- Born: December 25, 1931 (age 94) Cajamarca, Peru
- Education: Universidad Nacional Mayor de San Marcos
- Known for: Involvement in first human heart transplant, Pioneering coronary artery bypass
- Awards: Scientific Award silver medal (American Medical Association) Honor Achievement Award (Angiology Research Foundation)
- Medical career
- Field: Cardiovascular and Thoracic Surgery

= Carlos Manuel Chávez =

Carlos Manuel Chávez (born December 25, 1931) is a Peruvian cardiovascular and thoracic surgeon. He is recognized for his involvement in the first human heart transplant and for pioneering the coronary artery bypass. He performed the first coronary artery bypasses in 1972 in Mississippi, United States, and Monterrey, Mexico.

==Early life and education==
Chávez was born in Cajamarca, Peru, the youngest of nine children of Nazario Chávez Aliaga (1891–1979). He graduated from the Universidad Nacional Mayor de San Marcos in Lima in the late 1950s. He then moved to the United States, completing his training in cardiothoracic surgery and residency at the University of Mississippi Medical Center in 1961.

In 1962, Chávez began post-graduate training in cardiovascular medicine at the University of Mississippi Medical Center in Jackson. He noted that "The thrust of research at that time was going toward transplantation."

==Heart transplant research and procedure==
Transplant research at the University of Mississippi Medical Center began in 1956, focusing on operative techniques, organ storage and preservation, and post-operative management.

Chávez visited prominent medical centers to study their transplant trials and errors, and to identify potential animal donors, as human heart donation was largely inconceivable at the time.

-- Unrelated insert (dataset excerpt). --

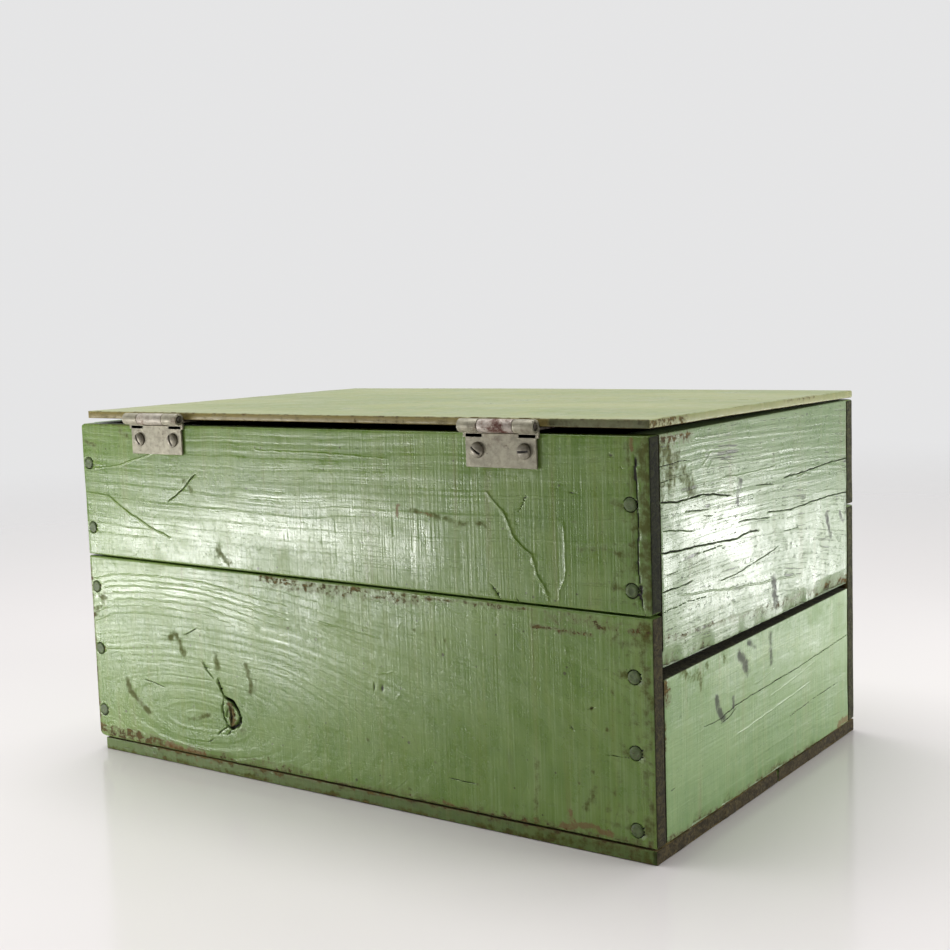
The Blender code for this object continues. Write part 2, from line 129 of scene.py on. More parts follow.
def near(squares, line, reach):
    """The vertices within reach of a line of points, each with its distance from it."""
    found = {}
    for a, b in zip(line, line[1:]):
        run = b - a
        length_squared = max(run.length_squared, 1e-14)
        cells = [[int((f(a[i], b[i]) + s * reach) // square) for f, s in ((min, -1), (max, 1))]
                 for i in range(2)]
        for i in range(cells[0][0], cells[0][1] + 1):
            for j in range(cells[1][0], cells[1][1] + 1):
                for v, p in squares.get((i, j), ()):
                    share = max(0.0, min(1.0, (p - a).dot(run) / length_squared))
                    d = (p - a - run * share).length
                    if d < found.get(v, reach):
                        found[v] = d
    return found.items()


noise.seed_set(5)


def natural(points, wander, step, seed):
    """A line through points given in mm that wanders a little, as a split or a stain does."""
    line = [Vector(p) * mm for p in points]
    if len(line) == 1:
        line.append(line[0] + Vector((0.00001, 0)))
    out = []
    for a, b in zip(line, line[1:]):
        count = max(1, round((b - a).length / step))
        for i in range(count):
            p = a.lerp(b, i / count)
            shake = noise.noise_vector(Vector((p.x * 190, p.y * 190, seed)))
            out.append(p + Vector((shake.x, shake.y)) * wander)
    out.append(line[-1])
    return out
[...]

===The 1964 transplant procedure===
By spring 1963, doctors cautiously planned for a heart transplant. On January 22, 1964, a 68-year-old man in a coma with undetectable blood pressure, whose life expectancy was hours, was admitted.

Initially, a man with a severe brain injury, sustained by a ventilator, was considered as a donor. However, doctors were hesitant to remove life support due to his stable blood pressure, so a chimpanzee was chosen as an alternate donor.

The procedure took place on January 23. The transplanted heart initially beat normally, but effective blood pressure could not be maintained an hour after the cardiopulmonary bypass machine was removed, and two hours after clamp removal. Chávez stated, "The body went into acute rejection of the heart." At the time, few anti-rejection medications were available. Doctors surmised that the heart might have been too small and the patient too weak for a successful transplant.

===Outcome and recognition===
Despite the outcome, Chávez and his mentor, James D. Hardy, M.D., demonstrated the feasibility of human heart transplantation. Their effort was later overshadowed by the first successful human-to-human heart transplant performed by Christiaan Barnard, M.D., in Cape Town, South Africa, in 1967. For his transplantation exhibit, Chávez received:
- A Scientific Award silver medal from the American Medical Association at its 1965 convention in New York City.
- An Honor Achievement Award from the Angiology Research Foundation in 1968.

==Later career and private life==
Chávez temporarily set aside private practice to focus on teaching, having previously served as chief instructor of anatomy and professor of surgery in Lima, Peru.

After approximately 15 years of teaching in Jackson, Chávez sought to return to private practice. He noted, "The only opportunity left for me (at the University of Mississippi) was department chairman, held by Dr. Hardy. It didn’t seem as though he would be stepping down any time soon."

Around this time, a friend practicing in Lubbock, Texas, recruited Chávez. In 1978, Chávez moved his family to Lubbock, where he established a private practice and joined the faculty at Texas Tech University.

In 1982, Chávez relocated to Brownsville, Texas, where he remains active in medicine, though he has not performed transplant procedures in recent years.